╭──

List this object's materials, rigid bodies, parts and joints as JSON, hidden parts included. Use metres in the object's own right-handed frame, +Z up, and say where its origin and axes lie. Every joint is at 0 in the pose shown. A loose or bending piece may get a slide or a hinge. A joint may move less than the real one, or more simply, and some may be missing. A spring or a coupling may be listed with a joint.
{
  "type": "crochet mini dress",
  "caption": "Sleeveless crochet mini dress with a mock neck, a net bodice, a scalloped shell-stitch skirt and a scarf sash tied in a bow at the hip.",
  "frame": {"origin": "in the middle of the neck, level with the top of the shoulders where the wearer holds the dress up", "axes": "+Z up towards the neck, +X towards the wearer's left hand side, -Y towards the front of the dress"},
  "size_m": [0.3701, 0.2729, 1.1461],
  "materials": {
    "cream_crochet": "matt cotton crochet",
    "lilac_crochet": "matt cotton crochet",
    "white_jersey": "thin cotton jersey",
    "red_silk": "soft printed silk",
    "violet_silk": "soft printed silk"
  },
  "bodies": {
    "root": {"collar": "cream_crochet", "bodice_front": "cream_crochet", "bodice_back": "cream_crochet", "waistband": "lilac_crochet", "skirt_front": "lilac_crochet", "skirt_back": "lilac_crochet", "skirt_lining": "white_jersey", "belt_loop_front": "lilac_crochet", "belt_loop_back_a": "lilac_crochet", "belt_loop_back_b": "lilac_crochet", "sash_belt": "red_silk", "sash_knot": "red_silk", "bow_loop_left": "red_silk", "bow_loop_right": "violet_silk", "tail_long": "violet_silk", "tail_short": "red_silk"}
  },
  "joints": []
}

╰──
╭──

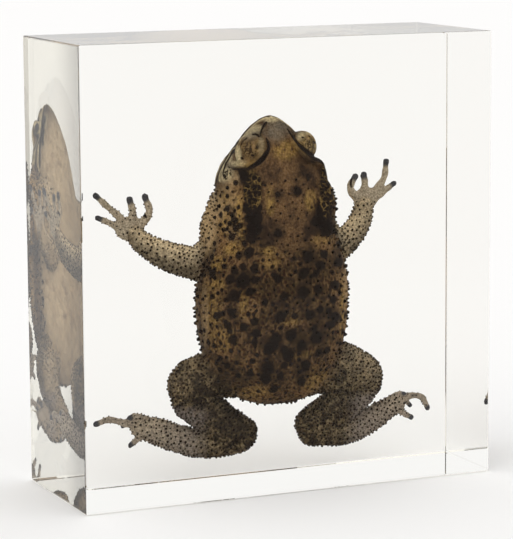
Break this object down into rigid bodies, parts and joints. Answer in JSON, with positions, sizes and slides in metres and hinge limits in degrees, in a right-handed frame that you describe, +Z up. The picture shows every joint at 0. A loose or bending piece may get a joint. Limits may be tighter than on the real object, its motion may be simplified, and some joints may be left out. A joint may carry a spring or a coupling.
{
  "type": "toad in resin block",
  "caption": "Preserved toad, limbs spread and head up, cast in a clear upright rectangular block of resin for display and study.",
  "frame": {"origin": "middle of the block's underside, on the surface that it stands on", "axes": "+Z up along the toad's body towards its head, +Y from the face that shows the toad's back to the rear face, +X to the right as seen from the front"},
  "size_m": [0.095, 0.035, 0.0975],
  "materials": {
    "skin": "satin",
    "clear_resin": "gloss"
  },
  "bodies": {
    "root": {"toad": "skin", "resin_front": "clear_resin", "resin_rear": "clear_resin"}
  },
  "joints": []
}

╰──

**Problem description**
Looking at the records above, work out how many lines include the string "origin". Give the number and nothing else.

**Solution to the exercise**
3